TSN: To me it's remarkable that Flying Focus is celebrating your 20th anniversary at a time when Portland is seeing the most activism since then. Do you have any impression of the significance of the Occupy Movement?

PP: One, almost everyone here has some kind of recording device, be it a cell phone or a camera, a still camera that takes video, video camera, audio recording device -- which is quite different than when we started. And at Occupy there were so many reporters that I don't think there was anything that happened that wasn't recorded in one way or another. Which means it gets out to the world faster and more efficiently.

The young woman who was, let's say an activist, an instigator, an incentivizer, in Egypt, came to Occupy Wall Street, and she offered a – as a matter fact she used an interesting term, what was that? Power to the people. It's getting out there.

Now the differences – it's all going out as it happens to the web, the trick is going to be in getting the big picture. Digesting it and being able to speak to those who have a vision of where to go next and who can be the operators in that – before the vacuum hits.

TSN: What's the vacuum?

PP: The vacuum is always when things get stirred up and who the players are is not yet decided. So in many cases that has provided the opportunity for agents provocateurs to come in – the same thing happened to the Tea Party, and now it's going to be a question of how people decide to reach consensus about what democracy actually is and who gets to talk with each other—maybe the left is going to talk to the Tea Party? And we'll have to see how that works out.

So it's a little bit different discussion than what was when we covered George Bush on both sides of the river and ran it live – the forces were the same in that the power structure tried to hinder that transmission of coverage but it can't happen as easily now as it tried to do then.

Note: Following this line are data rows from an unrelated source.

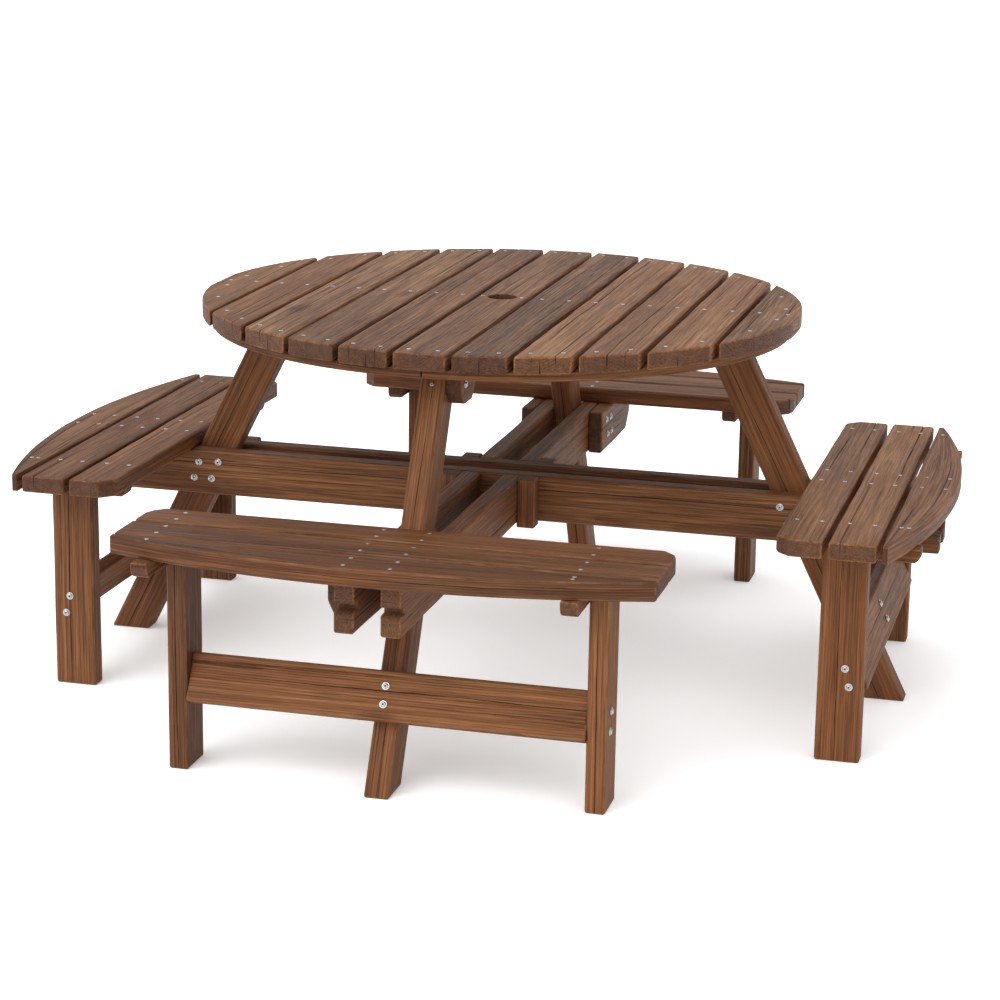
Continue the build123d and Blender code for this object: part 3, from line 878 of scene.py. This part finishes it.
def corner_block(low, high):
    """One of the upright blocks where the rails meet."""
    middle = (low + high) / 2
    length = high.z - low.z
    return board("corner", basis(middle, Z, X), high.x - low.x, high.y - low.y,
                 constant(-length / 2), constant(length / 2), arris=THIN_ARRIS, bow=0)


grouped("leg_top_blocks", trimmed("block", BLOCK_CUT, BLOCK_CUT, FINE_CRACK_DEPTH, THIN_ARRIS))
grouped("seat_bearers", trimmed("bearer", BEARER_CUT, 0.0))
grouped("seat_cleats", trimmed("cleat", CLEAT_CUT, CLEAT_CUT, FINE_CRACK_DEPTH, THIN_ARRIS))
grouped("corner_blocks", corner_block)


def notched(length, side):
    """Where a rail ends: it steps back at mid height to clear the leg screws."""
    return lambda across: side * (length / 2 - (NOTCH_DEPTH if abs(across) < NOTCH_HEIGHT / 2 else 0))


notch_lines = [sign * (NOTCH_HEIGHT / 2 + edge)
               for sign in (-1, 1) for edge in (-NOTCH_SLOPE, NOTCH_SLOPE)]
for node in sorted(n for n in frame["nodes"] if n.startswith("rail_") and n != "rail_bolts"):
    low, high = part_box(node)
    middle = (low + high) / 2
    through = "through" in node
    outward = X if through else towards(middle)
    length, thickness = extents(low, high, outward)
    mesh = board(node, basis(middle, outward, Z), high.z - low.z, thickness,
                 notched(length, -1) if through else constant(-length / 2), notched(length, 1),
                 heart_cracks(["top", "bottom"], apart=RAIL_CRACKS_APART), lines=notch_lines)
    show(mesh, node, FRAME_WOOD)


# ---- benches -------------------------------------------------------------------------
for side, outward in OUTWARD.items():
    across_seat = outward.cross(Z)
    for name in ("inner", "middle", "outer"):
        node = f"seat_{side}_{name}"
        low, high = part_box(node)
        middle = (low + high) / 2
        size = high - low
        length, width = abs(size.dot(across_seat)), abs(size.dot(outward))
        half_length, half_width = length / 2, width / 2
        warp = None
        start, stop = constant(-half_length), constant(half_length)
        if name == "inner":
            def trim(across, edge=half_width):
                return max(0.0, SEAT_CUT - (across + edge))
            start = lambda b: trim(b) - half_length
            stop = lambda b: half_length - trim(b)
        if name == "outer":
            cloud = coordinates(node)
            tips = cloud[np.abs(cloud @ np.array(across_seat)) > half_length - NEAR]
            tip = (tips @ np.array(outward)).max() - (middle.dot(outward) - half_width)
            fall = width - tip
            arc = (half_length**2 + fall**2) / (2 * fall)

            def warp(spot, arc=arc, width=width, half_width=half_width):
                depth = width - arc + sqrt(max(0.0, arc**2 - spot.x**2))
                return Vector((spot.x, (spot.y + half_width) * depth / width - half_width, spot.z))

        cracks = random_cracks(("top", "bottom", "top"), half_width)
        if name == "outer":
            cracks += heart_cracks(["right"], (0.0012, 0.002), (0.001, 0.0014))
        mesh = board(node, basis(middle, across_seat, outward), width, high.z - low.z,
                     start, stop, cracks, warp=warp)
        show(mesh, node, SEAT_WOOD[side])

    ends = ("left", "right") if side in ("front", "back") else ("near", "rear")
    for end in ends:
        node = f"bench_leg_{side}_{end}"
        low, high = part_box(node)
        middle = (low + high) / 2
        size = high - low
        mesh = board(node, basis(middle, Z, outward),
                     abs(size.dot(outward)), abs(size.dot(across_seat)),
                     constant(-size.z / 2), constant(size.z / 2),
                     heart_cracks(["top", "bottom", "right", "left"]))
        show(mesh, node, FRAME_WOOD)

    node = "stretcher_" + side
    low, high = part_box(node)
    size = high - low
    lean = (Z - outward * leg_slope).normalized()
    out = (outward + Z * leg_slope).normalized()
    depth = abs(size.dot(outward))
    # the section is a leaning rectangle: its two sides follow from the box it fills
    lean_up, lean_out = lean.z, abs(lean.dot(outward))
    spread = lean_up**2 - lean_out**2
    width = (size.z * lean_up - depth * lean_out) / spread
    thickness = (depth * lean_up - size.z * lean_out) / spread
    length = abs(size.dot(across_seat))
    mesh = board(node, basis((low + high) / 2, lean.cross(out), lean), width, thickness,
                 constant(-length / 2), constant(length / 2), heart_cracks(["top", "bottom"]))
    show(mesh, node, FRAME_WOOD)


# ---- screws and bolts ----------------------------------------------------------------
for node in ("slat_screws", "seat_screws", "rail_bolts", "leg_top_bolts", "bench_bolts"):
    heads = []
    for top, axis, radius in fastener_places(node):
        place = head_place(top, axis)
        if radius > SMALLEST_WASHER:
            heads.append(bolt_head(place))
        elif node in ("bench_bolts", "leg_top_bolts"):
            heads.append(pan_head(place))
        else:
            heads.append(countersunk(place))
    show(join(heads, node), node, ZINC)

# ---- floor, light and camera ---------------------------------------------------------
FLOOR_REACH = 80.0
FLOOR_SIDES = 64
PAPER_SHADES = [(0.0, (0.92, 0.92, 0.92)), (1.0, (0.94, 0.94, 0.94))]
PAPER_GLOW = 0.2
SKY_STRENGTH = 0.98
WHITE = (1, 1, 1, 1)

floor_mesh = bpy.data.meshes.new("studio_floor")
turns = [2 * pi * k / FLOOR_SIDES for k in range(FLOOR_SIDES)]
rim = [(FLOOR_REACH * cos(turn), FLOOR_REACH * sin(turn), 0) for turn in turns]
floor_mesh.from_pydata(rim, [], [tuple(range(FLOOR_SIDES))])
floor = bpy.data.objects.new("studio_floor", floor_mesh)
bpy.context.scene.collection.objects.link(floor)
paper = bpy.data.materials.new("studio_paper")
paper.use_nodes = True
tree = paper.node_tree
mottle = add_node(tree, "ShaderNodeTexNoise", {
    "Vector": add_node(tree, "ShaderNodeTexCoord").outputs["Object"], "Scale": 3.0}).outputs[0]
surface = tree.nodes["Principled BSDF"].inputs
tree.links.new(ramp(tree, mottle, PAPER_SHADES), surface["Base Color"])
surface["Roughness"].default_value = 0.95
surface["Specular IOR Level"].default_value = 0.0
surface["Emission Color"].default_value = WHITE
surface["Emission Strength"].default_value = PAPER_GLOW
floor_mesh.materials.append(paper)

world = bpy.data.worlds.new("studio")
world.use_nodes = True
sky = world.node_tree.nodes["Background"].inputs
sky["Color"].default_value = WHITE
sky["Strength"].default_value = SKY_STRENGTH
bpy.context.scene.world = world


def soft_light(name, strength, spread, azimuth, elevation):
    """A very large distant lamp: its rays come down from that side and height."""
    lamp = bpy.data.lights.new(name, "SUN")
    lamp.energy = strength
    lamp.angle = radians(spread)
    holder = bpy.data.objects.new(name, lamp)
    turn, climb = radians(azimuth), radians(elevation)
    source = Vector((sin(turn) * cos(climb), -cos(turn) * cos(climb), sin(climb)))
    holder.rotation_euler = source.to_track_quat("Z", "Y").to_euler()
    bpy.context.scene.collection.objects.link(holder)


soft_light("overhead", 1.5, 70, -30, 74)
soft_light("front_fill", 1.3, 50, -28, 34)

CAMERA_PLACE = Vector((1.2588, -4.8692, 1.6334))
CAMERA_AZIMUTH, CAMERA_ELEVATION, CAMERA_ROLL = radians(14.475), radians(14.612), radians(0.936)
CAMERA_LENS = 96.93
lens = bpy.data.cameras.new("camera")
lens.lens = CAMERA_LENS
lens.sensor_width = 36
lens.clip_end = 200
camera = bpy.data.objects.new("camera", lens)
ahead = Vector((-sin(CAMERA_AZIMUTH) * cos(CAMERA_ELEVATION),
                cos(CAMERA_AZIMUTH) * cos(CAMERA_ELEVATION), -sin(CAMERA_ELEVATION)))
level = Vector((cos(CAMERA_AZIMUTH), sin(CAMERA_AZIMUTH), 0))
upright = level.cross(ahead)
side_axis = level * cos(CAMERA_ROLL) + upright * sin(CAMERA_ROLL)
up_axis = upright * cos(CAMERA_ROLL) - level * sin(CAMERA_ROLL)
camera.matrix_world = Matrix.Translation(CAMERA_PLACE) @ Matrix(
    (side_axis, up_axis, -ahead)).transposed().to_4x4()
bpy.context.scene.collection.objects.link(camera)
bpy.context.scene.camera = camera
bpy.context.scene.view_settings.view_transform = "Standard"
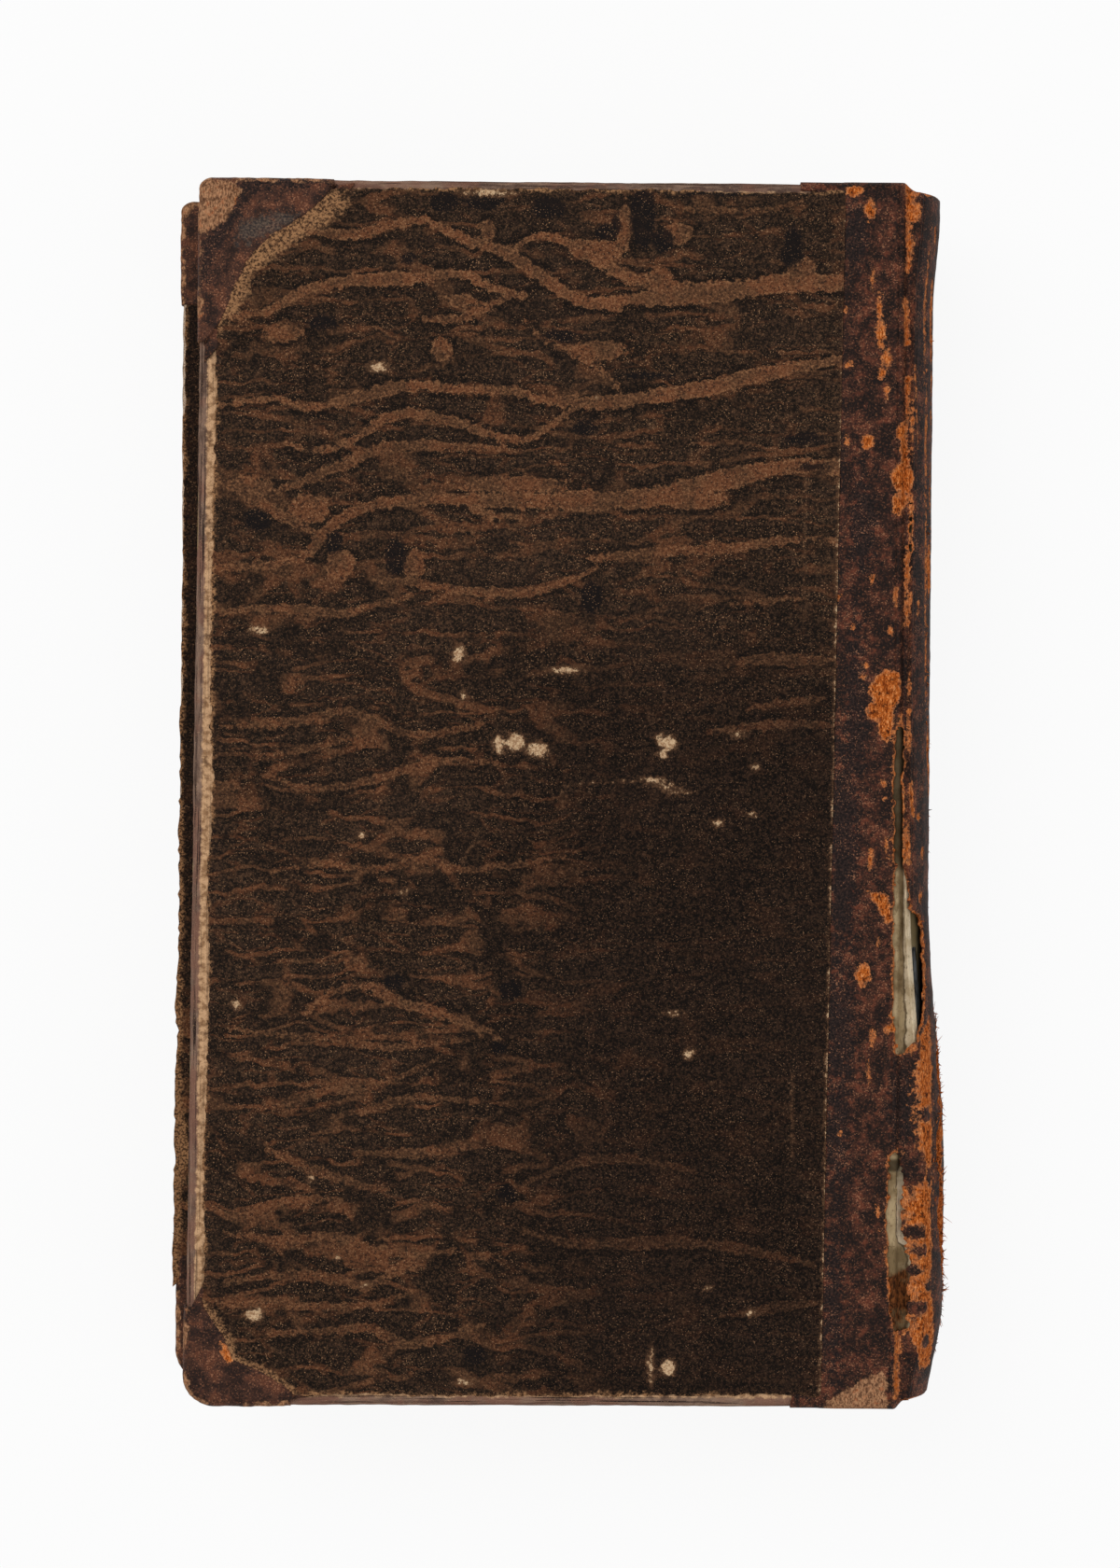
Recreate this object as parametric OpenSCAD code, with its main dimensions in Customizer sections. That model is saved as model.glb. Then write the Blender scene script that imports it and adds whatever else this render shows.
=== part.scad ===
// Small half-leather book lying on its front cover, millimetres.
// X runs from the fore edge to the spine, Y from tail to head, Z up from the table.
// The back is cocked: the upper cover has slid towards the spine over the lower one.

/* [Boards] */
// Height of the boards, head to tail
board_h = 190; // [150:1:240]
// Width of the boards, joint to fore edge
board_w = 109.5; // [85:0.5:140]
// Thickness of the boards
board_t = 2.6; // [2:0.1:3.4]
// How far the fore edge drifts out towards the tail
fore_drift = 1; // [0:0.1:2]
// How far the tail edge drops towards the fore edge
tail_drift = 0.6; // [0:0.1:1.5]
// Radius of the head corner at the fore edge
head_corner_r = 1.6; // [1.2:0.1:4]
// Radius of the worn tail corner at the fore edge
tail_corner_r = 4.6; // [2:0.1:7]
// Rounding worn on the outer edges
edge_r = 1; // [0.5:0.1:1.4]

/* [Covering leather] */
// Thickness of the leather on the outer face
leather_t = 0.7; // [0.5:0.05:1]
// Thickness of the leather round the edges
leather_edge_t = 0.5; // [0.3:0.05:0.7]
// Thickness of the leather pared down under the paper
pared_t = 0.3; // [0.2:0.05:0.35]
// Leather showing on the board at the head, joint to paper
strip_head_w = 9.3; // [6:0.1:20]
// Leather showing on the board at the tail, joint to paper
strip_tail_w = 11.6; // [6:0.1:20]
// Leather corners of the upper board at the head: length along the head and the fore edge
back_head_corner = [21, 24]; // [10:0.5:40]
// Leather corners of the upper board at the tail: length along the tail and the fore edge
back_tail_corner = [16.5, 17.5]; // [10:0.5:40]
// Leather corners of the lower board at the head
front_head_corner_legs = [18, 17]; // [10:0.5:40]
// Leather corners of the lower board at the tail
front_tail_corner_legs = [18, 20]; // [10:0.5:40]
// Width of what is turned in over the inner face
turn_in = 12; // [8:0.5:18]
// Thickness of what is turned in
turn_in_t = 0.3; // [0.2:0.05:0.4]

/* [Paper sides] */
// Thickness of the paper
paper_t = 0.25; // [0.15:0.05:0.3]
// How far the paper lies over the leather
overlap = 4.8; // [1.5:0.1:6]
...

Unless they do electromagnetic rain.

TSN: So for a new generation of people who have never heard of the FFVC, what's the most important thing that you feel the organization, that loose group of people, has achieved through the years?

PP: Well maybe the most important is that we've trained so many people -- I think in the 20 years we have had as many as 52 people in a given event. And we have trained as many as 130 people who have gone out like ants and worked on projects all over the world – mainly all over the country but we've got somebody in Beijing now, we've got somebody in Germany. It happens, and the former Yugoslavia. So that capability spreads out – that's probably the most important thing.

The other is to look at the connections, the linkages. When you see something happening, what sparked it? And what does it affect? And look at those things, and get that information out. And make sure that the parties that are brought to the table are from the most capable to the least capable of us all. All those voices matter.

TSN: Is there a place where people can see your work? Do you have it digitally catalogued for people?

PP: We do. Go to our website, it's all right there.